§ **WHAT YOU WILL DO**
Lines that contain "link" are to be counted; give only their number.

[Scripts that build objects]
········

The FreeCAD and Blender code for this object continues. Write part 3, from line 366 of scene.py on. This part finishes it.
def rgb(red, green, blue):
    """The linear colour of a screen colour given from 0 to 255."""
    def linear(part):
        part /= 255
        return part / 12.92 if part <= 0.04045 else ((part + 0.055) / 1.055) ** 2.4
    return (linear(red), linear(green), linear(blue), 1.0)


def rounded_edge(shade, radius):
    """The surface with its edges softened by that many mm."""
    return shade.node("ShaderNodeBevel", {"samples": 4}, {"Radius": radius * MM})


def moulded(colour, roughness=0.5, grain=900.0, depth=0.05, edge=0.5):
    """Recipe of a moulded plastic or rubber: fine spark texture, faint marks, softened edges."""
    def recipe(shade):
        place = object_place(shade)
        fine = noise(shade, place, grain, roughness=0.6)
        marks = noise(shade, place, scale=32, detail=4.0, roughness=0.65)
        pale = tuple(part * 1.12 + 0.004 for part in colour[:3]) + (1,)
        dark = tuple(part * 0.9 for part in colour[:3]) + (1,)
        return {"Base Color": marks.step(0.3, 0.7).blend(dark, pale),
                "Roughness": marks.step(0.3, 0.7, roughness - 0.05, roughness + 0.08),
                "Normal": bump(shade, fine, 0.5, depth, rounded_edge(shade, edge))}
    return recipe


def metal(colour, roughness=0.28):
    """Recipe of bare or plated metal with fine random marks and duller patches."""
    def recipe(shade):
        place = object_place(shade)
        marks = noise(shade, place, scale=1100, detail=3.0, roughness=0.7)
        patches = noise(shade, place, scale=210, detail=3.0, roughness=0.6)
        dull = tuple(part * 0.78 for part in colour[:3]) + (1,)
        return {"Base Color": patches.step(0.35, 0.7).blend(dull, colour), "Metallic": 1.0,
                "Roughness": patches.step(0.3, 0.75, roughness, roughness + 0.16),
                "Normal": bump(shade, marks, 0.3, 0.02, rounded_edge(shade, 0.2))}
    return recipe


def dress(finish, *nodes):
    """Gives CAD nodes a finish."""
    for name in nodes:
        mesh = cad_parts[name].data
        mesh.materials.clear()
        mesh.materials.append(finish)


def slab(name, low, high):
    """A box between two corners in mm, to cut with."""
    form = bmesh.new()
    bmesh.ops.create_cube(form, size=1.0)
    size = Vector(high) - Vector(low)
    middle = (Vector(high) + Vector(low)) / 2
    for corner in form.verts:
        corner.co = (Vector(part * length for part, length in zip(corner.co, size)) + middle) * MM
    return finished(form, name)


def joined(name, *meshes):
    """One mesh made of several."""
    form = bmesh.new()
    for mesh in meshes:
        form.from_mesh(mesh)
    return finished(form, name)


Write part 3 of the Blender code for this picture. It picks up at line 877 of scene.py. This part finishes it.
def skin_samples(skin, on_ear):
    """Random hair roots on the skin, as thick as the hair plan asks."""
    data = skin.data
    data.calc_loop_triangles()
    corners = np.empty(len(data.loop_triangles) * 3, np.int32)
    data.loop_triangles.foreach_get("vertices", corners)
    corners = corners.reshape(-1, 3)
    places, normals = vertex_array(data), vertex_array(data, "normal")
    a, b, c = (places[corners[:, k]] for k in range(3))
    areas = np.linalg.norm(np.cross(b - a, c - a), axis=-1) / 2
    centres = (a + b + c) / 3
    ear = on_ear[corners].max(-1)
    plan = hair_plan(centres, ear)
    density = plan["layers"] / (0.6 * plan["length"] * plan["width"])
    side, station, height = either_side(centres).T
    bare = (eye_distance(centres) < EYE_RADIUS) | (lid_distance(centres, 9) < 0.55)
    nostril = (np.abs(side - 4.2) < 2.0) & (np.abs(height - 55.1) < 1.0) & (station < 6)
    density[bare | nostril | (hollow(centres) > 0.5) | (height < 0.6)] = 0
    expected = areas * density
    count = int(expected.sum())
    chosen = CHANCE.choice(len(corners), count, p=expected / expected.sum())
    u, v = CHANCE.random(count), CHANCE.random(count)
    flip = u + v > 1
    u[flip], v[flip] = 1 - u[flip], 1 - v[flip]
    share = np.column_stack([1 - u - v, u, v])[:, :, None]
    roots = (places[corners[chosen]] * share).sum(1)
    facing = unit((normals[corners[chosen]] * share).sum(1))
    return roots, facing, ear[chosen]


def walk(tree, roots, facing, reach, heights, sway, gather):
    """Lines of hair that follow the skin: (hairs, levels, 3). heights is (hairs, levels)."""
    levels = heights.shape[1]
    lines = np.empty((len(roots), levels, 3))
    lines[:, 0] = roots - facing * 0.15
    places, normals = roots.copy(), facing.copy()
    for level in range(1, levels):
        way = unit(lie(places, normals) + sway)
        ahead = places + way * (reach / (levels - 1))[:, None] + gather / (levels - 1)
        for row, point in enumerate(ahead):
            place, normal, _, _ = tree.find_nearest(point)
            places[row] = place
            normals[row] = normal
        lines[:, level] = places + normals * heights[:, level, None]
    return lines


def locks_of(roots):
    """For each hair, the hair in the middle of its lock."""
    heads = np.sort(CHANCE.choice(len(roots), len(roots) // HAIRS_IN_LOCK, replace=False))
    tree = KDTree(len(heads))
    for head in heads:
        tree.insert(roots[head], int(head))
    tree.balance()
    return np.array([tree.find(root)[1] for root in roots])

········

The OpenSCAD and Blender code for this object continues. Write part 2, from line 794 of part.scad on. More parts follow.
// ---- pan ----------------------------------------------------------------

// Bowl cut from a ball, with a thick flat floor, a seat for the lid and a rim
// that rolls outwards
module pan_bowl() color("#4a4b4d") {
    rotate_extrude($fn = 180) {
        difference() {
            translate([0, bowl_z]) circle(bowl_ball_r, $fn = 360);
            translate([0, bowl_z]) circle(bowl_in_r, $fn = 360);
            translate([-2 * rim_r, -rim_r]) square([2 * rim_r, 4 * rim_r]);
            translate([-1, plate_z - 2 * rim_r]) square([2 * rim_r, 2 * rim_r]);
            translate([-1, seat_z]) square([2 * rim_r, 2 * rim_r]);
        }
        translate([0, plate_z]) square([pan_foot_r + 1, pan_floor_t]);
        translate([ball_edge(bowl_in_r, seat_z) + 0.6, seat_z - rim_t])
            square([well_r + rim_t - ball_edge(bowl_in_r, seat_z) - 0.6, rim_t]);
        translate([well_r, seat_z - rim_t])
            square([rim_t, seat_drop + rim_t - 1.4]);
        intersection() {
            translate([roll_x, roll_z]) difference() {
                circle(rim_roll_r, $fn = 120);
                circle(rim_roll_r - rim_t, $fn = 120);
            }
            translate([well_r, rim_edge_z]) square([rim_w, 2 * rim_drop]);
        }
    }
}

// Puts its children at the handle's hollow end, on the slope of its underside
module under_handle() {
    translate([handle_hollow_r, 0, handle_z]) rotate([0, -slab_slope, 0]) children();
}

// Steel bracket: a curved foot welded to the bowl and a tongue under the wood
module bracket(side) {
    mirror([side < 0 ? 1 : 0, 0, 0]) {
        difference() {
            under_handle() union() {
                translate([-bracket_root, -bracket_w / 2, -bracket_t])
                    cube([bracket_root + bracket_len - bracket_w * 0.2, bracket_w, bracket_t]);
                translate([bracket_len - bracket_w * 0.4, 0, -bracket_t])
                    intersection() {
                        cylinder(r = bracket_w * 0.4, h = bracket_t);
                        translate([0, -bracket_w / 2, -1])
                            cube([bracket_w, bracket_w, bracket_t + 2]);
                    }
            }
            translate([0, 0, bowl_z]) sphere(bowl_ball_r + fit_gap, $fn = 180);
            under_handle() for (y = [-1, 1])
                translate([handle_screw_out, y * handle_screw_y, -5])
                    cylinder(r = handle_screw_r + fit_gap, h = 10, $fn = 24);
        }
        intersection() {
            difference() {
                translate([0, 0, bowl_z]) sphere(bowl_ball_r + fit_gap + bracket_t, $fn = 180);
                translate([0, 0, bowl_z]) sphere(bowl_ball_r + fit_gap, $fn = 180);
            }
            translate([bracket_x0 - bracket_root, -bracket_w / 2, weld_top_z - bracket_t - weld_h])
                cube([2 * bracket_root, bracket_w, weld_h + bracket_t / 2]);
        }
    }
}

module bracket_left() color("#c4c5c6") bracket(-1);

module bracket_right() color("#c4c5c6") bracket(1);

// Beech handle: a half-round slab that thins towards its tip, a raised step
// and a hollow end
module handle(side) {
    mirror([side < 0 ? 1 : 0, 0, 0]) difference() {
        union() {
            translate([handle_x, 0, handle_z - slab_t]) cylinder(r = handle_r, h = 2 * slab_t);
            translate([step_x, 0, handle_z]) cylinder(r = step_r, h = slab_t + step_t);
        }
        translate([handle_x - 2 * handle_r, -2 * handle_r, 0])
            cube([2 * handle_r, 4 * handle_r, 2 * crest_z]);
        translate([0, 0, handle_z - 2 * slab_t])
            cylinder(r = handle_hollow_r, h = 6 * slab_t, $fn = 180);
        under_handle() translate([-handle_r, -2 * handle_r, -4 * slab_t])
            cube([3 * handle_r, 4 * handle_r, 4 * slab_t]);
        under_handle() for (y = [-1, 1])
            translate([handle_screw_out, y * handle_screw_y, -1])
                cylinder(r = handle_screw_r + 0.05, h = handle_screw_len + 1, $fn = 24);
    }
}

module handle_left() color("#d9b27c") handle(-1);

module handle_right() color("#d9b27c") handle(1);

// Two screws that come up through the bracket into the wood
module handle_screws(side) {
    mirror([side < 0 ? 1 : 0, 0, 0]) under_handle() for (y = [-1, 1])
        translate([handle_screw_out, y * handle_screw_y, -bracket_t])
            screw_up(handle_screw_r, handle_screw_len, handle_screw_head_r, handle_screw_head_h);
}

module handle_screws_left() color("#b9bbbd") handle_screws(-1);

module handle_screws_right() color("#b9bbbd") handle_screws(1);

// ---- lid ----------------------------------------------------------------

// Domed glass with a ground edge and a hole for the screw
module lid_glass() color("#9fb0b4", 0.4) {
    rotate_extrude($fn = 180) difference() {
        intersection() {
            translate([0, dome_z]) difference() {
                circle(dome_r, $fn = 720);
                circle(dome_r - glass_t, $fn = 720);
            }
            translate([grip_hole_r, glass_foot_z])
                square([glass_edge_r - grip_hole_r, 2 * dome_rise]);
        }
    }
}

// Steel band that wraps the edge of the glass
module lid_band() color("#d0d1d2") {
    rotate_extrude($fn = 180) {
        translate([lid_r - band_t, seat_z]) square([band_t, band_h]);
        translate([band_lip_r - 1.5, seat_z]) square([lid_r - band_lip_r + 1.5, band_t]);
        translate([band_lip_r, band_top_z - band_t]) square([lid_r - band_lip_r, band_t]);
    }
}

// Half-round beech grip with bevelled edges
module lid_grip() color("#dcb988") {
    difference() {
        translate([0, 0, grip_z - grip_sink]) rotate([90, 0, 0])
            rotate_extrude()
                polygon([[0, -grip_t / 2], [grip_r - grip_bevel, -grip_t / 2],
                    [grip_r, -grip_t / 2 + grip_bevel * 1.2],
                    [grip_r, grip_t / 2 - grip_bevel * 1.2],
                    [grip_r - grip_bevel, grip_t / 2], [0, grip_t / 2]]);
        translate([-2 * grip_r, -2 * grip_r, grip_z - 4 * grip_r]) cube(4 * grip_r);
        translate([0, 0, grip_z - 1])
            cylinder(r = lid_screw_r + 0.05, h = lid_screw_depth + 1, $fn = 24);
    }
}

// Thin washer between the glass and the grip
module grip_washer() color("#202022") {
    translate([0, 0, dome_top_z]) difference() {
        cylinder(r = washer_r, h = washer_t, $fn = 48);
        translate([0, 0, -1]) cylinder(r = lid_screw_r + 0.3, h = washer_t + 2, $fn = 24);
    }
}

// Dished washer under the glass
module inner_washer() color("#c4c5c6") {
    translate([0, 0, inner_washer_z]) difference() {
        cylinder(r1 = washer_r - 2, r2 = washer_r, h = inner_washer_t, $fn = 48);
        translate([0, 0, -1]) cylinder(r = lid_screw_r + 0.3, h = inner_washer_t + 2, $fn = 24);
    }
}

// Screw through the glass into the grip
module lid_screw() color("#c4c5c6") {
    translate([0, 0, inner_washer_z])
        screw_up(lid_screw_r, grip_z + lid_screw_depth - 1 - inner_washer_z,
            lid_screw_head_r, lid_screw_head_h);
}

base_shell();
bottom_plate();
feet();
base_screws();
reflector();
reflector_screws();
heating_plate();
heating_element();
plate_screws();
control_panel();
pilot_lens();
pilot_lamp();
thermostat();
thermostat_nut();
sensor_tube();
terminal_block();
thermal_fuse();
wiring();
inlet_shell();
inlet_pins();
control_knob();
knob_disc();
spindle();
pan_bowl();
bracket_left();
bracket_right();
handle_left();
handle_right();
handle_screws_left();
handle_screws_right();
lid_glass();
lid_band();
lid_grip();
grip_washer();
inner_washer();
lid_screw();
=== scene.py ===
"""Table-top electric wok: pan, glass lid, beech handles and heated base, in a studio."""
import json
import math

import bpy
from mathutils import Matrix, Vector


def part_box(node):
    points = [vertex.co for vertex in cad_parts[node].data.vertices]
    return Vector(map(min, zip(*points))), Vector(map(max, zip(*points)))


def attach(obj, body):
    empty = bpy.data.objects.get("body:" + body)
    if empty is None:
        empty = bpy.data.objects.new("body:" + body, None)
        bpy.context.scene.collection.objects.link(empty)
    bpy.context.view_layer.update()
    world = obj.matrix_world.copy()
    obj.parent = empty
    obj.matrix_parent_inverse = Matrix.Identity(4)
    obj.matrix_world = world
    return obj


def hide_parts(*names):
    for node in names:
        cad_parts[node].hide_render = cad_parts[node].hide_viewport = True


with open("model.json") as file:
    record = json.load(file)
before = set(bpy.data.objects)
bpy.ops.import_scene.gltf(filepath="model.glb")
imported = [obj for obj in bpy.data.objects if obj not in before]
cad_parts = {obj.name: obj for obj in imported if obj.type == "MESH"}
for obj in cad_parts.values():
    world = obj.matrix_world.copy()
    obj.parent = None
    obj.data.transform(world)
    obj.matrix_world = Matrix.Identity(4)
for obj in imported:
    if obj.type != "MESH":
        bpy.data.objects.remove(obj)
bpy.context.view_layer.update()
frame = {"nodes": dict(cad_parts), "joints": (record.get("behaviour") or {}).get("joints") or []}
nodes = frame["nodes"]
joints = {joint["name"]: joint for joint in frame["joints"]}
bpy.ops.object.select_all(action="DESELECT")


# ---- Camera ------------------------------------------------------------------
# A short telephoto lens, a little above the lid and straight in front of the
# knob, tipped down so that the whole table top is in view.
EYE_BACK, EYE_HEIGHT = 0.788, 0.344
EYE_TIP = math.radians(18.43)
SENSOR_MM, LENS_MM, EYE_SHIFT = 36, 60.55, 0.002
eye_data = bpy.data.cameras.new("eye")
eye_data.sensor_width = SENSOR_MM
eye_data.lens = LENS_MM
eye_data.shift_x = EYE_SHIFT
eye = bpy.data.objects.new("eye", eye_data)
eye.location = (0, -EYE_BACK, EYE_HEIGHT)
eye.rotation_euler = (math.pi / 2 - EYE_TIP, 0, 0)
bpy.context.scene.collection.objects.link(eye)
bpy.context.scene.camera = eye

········

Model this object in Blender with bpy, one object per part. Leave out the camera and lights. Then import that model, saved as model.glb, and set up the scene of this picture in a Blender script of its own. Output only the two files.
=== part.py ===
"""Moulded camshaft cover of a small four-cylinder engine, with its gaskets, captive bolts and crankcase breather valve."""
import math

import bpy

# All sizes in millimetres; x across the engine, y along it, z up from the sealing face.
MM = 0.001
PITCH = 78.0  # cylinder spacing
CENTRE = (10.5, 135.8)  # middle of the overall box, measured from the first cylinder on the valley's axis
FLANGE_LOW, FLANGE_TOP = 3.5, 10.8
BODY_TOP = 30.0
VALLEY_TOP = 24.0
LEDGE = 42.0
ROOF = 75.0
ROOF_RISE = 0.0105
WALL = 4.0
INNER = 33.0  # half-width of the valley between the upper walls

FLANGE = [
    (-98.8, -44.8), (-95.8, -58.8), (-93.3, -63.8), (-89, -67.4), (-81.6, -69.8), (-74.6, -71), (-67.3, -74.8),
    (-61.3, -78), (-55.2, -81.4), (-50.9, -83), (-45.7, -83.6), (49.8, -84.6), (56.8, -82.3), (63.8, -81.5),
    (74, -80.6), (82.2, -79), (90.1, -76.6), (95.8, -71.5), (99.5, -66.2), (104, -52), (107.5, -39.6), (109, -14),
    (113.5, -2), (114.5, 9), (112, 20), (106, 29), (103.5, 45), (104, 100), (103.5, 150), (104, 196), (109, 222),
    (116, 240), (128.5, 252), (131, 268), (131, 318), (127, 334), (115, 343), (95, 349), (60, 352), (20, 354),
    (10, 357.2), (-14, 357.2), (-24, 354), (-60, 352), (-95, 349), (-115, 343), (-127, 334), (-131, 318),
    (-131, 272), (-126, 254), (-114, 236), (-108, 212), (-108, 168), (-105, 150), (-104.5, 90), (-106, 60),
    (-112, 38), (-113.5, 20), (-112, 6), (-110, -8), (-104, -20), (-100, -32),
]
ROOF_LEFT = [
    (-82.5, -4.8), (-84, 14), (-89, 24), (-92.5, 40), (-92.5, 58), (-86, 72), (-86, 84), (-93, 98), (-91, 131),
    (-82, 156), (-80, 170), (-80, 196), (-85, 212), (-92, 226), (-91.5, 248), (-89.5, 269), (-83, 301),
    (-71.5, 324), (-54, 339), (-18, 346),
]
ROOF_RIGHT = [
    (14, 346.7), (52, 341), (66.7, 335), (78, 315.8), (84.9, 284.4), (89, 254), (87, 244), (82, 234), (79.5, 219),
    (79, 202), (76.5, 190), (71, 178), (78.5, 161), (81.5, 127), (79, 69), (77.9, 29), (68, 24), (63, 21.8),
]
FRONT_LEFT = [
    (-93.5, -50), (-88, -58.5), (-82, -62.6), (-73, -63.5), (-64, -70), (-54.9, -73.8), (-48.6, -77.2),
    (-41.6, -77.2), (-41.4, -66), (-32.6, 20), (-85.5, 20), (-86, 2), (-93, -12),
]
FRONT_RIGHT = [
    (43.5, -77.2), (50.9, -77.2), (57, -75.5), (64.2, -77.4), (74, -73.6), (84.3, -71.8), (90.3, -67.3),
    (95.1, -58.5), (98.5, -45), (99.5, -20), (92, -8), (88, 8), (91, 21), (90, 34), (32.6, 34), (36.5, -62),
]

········

§ **CORRECT OUTPUT**
2